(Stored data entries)
********************

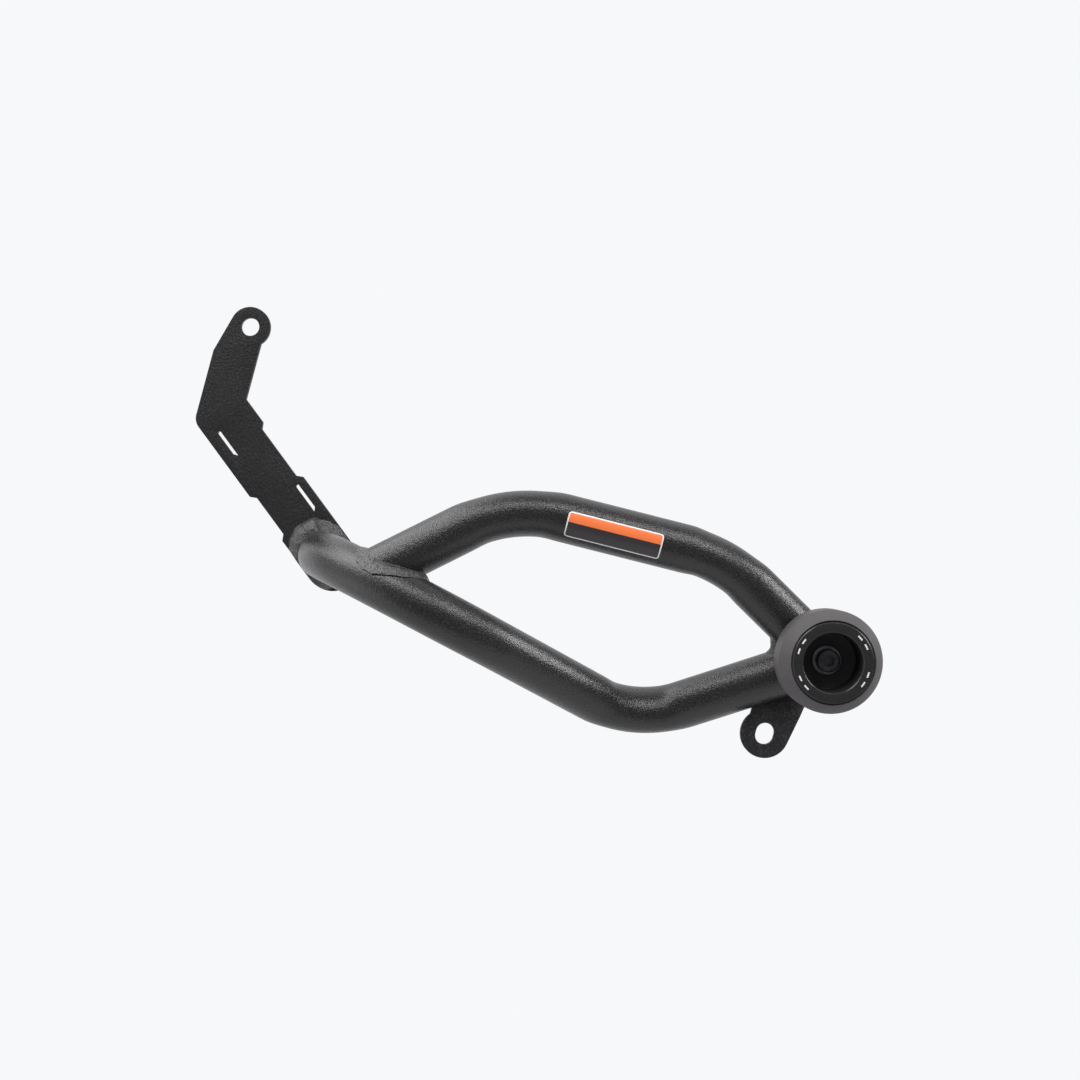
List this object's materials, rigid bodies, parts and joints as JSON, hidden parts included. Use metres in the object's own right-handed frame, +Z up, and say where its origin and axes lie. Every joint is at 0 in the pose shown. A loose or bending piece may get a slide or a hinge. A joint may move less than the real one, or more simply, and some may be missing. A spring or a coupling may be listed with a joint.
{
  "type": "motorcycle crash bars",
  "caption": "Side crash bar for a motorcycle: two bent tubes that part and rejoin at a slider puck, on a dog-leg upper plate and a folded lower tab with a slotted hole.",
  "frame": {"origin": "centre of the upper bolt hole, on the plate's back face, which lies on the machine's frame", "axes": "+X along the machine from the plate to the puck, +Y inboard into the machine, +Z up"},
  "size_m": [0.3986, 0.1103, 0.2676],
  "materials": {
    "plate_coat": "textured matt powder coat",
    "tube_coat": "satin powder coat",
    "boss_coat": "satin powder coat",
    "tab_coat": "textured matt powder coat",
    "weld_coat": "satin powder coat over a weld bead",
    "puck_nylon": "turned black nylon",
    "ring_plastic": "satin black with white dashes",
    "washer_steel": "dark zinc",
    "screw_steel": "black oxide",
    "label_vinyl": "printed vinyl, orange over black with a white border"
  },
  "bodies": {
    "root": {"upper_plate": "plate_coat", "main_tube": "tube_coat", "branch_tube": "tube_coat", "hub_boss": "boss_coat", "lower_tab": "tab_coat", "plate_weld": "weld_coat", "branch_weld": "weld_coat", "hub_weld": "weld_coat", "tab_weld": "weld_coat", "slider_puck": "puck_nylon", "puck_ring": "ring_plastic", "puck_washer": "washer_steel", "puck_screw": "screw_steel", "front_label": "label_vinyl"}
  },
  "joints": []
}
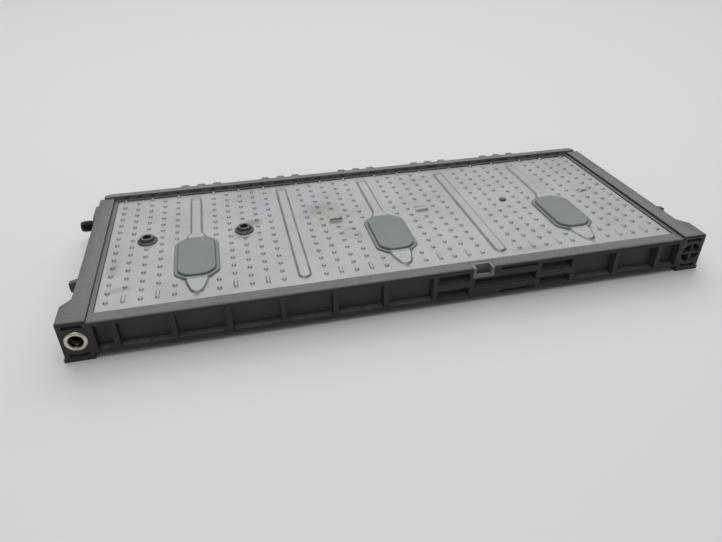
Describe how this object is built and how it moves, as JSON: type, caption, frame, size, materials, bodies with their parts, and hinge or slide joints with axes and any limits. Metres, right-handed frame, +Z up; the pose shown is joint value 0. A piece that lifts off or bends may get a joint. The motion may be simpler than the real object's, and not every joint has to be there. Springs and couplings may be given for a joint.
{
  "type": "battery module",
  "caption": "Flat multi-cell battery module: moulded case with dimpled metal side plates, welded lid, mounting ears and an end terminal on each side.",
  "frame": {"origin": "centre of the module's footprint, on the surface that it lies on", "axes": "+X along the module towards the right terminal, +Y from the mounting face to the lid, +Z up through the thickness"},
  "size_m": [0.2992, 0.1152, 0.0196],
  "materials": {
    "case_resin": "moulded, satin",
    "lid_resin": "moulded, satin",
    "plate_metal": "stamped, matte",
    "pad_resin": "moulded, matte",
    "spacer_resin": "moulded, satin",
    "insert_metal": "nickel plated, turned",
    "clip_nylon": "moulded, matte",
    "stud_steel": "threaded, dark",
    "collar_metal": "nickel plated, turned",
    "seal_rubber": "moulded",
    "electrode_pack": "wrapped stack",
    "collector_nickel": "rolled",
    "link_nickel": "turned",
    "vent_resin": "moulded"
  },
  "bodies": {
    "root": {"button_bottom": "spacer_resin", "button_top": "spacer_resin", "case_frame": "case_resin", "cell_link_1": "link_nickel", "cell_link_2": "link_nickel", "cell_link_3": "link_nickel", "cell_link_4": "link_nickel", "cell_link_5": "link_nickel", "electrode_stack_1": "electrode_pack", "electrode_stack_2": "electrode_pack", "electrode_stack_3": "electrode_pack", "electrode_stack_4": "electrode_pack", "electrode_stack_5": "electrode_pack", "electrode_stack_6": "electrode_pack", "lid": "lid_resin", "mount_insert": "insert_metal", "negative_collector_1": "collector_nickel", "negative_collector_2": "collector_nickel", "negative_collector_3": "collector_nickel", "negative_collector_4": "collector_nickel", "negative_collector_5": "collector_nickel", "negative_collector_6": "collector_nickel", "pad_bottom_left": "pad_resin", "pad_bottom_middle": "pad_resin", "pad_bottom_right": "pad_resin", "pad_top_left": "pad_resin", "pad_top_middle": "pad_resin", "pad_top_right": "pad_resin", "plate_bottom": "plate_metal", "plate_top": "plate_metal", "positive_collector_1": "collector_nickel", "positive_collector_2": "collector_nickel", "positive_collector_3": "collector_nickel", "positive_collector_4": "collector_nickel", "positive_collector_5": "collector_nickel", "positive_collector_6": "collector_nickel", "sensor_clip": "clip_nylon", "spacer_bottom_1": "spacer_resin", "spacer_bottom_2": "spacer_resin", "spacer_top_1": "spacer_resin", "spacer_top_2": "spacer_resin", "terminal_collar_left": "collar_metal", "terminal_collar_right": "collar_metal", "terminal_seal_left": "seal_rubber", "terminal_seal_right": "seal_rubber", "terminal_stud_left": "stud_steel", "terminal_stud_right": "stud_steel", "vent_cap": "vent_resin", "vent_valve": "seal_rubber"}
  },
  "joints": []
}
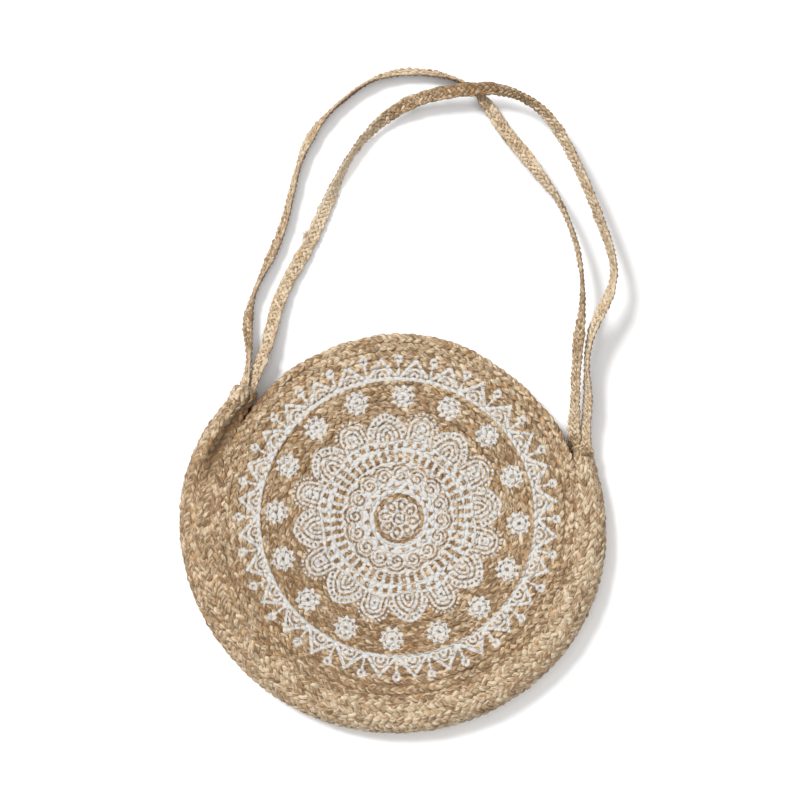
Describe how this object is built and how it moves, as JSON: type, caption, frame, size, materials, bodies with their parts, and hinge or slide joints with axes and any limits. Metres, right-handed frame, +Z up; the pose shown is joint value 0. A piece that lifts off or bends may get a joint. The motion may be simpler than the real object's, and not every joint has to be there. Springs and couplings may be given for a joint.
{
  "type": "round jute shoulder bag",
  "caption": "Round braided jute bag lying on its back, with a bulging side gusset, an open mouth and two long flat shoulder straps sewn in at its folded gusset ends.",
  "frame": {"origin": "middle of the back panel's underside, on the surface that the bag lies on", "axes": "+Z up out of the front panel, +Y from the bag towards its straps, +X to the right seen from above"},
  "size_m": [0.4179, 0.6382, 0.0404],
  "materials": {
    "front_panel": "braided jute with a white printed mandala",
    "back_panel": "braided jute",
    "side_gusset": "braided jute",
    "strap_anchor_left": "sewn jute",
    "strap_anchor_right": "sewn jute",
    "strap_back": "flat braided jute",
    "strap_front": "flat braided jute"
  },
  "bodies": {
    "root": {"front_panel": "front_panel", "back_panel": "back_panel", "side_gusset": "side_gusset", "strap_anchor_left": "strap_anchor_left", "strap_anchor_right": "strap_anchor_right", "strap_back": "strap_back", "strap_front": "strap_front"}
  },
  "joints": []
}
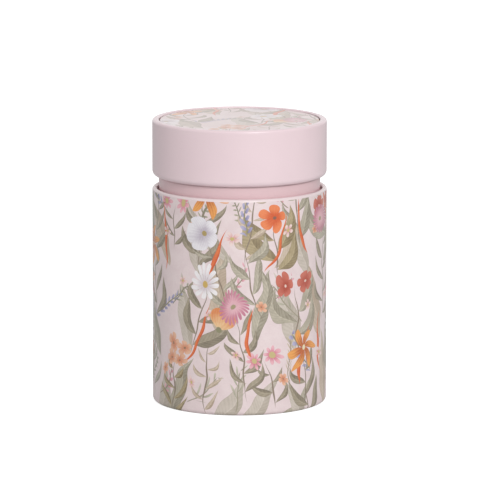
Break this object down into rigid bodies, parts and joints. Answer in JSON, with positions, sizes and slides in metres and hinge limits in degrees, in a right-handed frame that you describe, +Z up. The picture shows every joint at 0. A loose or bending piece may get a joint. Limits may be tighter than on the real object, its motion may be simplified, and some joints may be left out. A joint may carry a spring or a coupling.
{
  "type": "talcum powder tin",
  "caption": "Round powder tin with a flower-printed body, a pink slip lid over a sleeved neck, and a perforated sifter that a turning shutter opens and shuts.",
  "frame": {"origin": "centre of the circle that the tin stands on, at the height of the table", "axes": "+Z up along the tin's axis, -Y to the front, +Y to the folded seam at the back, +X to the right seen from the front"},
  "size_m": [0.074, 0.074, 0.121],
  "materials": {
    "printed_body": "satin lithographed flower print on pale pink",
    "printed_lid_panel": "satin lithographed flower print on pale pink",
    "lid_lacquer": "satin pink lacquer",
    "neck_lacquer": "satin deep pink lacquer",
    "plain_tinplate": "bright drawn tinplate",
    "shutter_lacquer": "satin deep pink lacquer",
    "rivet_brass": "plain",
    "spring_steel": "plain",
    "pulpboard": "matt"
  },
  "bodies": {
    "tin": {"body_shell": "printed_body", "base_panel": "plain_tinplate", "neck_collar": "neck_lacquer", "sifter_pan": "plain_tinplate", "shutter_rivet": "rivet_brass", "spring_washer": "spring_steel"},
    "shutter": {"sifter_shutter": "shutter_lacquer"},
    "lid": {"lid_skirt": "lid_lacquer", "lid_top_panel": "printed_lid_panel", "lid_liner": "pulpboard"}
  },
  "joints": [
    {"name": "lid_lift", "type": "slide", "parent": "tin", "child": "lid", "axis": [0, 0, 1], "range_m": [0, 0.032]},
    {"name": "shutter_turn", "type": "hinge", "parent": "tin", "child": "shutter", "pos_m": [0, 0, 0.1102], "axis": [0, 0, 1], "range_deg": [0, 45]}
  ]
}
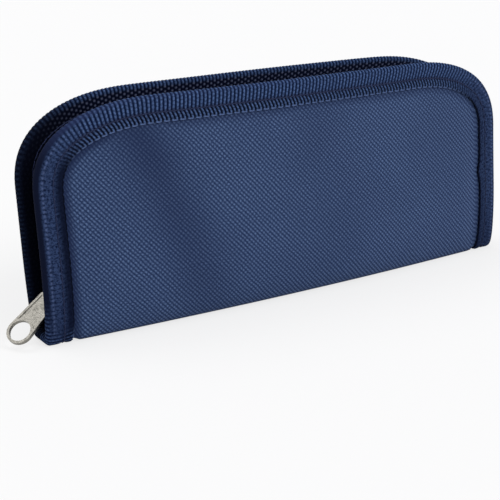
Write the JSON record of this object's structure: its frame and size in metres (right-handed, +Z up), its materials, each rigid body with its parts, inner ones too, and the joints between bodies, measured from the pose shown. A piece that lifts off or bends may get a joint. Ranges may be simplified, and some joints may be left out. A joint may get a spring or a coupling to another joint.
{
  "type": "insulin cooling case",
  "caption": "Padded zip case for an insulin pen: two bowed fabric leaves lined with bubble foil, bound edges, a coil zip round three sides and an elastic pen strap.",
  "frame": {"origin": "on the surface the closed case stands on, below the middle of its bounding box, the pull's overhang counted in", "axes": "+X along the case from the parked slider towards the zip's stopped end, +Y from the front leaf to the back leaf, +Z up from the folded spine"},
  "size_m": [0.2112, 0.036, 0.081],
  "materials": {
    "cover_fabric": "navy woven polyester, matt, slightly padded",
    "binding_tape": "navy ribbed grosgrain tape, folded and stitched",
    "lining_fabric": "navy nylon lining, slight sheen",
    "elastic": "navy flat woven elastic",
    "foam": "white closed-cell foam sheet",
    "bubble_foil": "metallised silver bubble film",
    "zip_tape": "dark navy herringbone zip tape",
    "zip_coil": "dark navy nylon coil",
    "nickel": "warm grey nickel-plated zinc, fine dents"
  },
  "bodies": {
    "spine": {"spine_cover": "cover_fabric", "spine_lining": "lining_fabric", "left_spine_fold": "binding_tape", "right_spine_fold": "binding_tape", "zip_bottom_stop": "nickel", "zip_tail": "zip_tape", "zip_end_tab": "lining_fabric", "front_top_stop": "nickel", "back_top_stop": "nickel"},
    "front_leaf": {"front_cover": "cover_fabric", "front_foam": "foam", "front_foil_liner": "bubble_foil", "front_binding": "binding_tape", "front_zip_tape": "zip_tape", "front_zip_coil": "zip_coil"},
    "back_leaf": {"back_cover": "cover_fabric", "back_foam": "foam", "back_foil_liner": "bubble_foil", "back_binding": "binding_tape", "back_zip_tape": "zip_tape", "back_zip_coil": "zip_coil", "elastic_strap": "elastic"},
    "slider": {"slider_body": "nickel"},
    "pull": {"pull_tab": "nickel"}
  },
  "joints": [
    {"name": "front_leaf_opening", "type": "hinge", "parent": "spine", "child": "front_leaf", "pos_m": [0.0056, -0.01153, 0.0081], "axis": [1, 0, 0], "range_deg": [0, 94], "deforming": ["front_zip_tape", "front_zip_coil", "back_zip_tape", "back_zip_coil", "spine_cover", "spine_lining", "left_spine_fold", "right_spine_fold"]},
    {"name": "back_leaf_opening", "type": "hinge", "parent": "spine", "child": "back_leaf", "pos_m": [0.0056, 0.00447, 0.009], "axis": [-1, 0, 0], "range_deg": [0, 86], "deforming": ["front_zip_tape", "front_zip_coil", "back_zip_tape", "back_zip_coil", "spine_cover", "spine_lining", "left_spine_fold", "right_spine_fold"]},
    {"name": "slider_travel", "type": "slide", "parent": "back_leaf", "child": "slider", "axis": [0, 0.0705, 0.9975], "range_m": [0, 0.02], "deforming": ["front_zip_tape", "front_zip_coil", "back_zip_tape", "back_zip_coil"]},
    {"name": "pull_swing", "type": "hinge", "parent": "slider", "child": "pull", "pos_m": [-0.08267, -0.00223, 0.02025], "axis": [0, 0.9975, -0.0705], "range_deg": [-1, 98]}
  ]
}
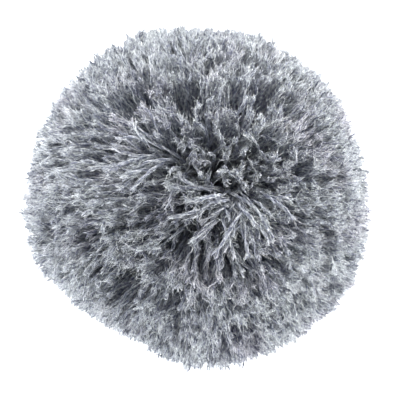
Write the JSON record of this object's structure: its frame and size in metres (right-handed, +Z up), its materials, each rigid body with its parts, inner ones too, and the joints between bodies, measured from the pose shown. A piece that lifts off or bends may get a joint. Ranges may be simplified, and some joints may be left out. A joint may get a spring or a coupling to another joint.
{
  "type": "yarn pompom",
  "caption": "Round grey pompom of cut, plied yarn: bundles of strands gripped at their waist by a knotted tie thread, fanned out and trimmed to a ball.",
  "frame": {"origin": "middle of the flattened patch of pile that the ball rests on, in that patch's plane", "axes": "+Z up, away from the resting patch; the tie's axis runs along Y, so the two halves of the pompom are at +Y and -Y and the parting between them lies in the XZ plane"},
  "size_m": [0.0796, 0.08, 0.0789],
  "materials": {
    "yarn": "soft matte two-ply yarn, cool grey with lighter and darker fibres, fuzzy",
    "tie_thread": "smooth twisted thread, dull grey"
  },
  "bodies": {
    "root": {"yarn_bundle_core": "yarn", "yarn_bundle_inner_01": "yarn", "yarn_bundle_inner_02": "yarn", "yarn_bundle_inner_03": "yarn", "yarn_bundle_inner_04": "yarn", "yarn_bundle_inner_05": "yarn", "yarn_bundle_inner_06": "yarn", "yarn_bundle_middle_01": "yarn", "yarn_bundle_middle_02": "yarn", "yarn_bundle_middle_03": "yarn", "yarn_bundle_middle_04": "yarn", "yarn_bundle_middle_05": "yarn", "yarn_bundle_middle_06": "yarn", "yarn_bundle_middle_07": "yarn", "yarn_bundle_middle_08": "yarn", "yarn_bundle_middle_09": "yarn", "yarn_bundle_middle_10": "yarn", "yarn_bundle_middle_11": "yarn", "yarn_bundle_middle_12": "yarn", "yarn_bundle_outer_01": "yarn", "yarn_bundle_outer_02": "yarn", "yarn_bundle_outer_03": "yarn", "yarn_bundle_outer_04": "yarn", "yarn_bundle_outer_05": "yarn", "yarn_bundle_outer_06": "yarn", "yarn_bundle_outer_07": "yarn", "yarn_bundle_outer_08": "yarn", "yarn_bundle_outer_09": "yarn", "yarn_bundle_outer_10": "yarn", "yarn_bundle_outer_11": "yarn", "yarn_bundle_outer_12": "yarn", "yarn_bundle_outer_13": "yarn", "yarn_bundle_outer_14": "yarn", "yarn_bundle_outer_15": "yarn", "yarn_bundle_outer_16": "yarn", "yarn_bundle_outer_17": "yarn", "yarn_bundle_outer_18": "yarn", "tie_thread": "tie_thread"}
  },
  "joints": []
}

********************

▶ **Exercise details**: Show every line of the listing in which the string "into" can be found.

▶ **Exercise answer**:
  "frame": {"origin": "centre of the upper bolt hole, on the plate's back face, which lies on the machine's frame", "axes": "+X along the machine from the plate to the puck, +Y inboard into the machine, +Z up"},
Break this object down into rigid bodies, parts and joints. Answer in JSON, with positions, sizes and slides in metres and hinge limits in degrees, in a right-handed frame that you describe, +Z up. The picture shows every joint at 0. A loose or bending piece may get a joint. Limits may be tighter than on the real object, its motion may be simplified, and some joints may be left out. A joint may carry a spring or a coupling.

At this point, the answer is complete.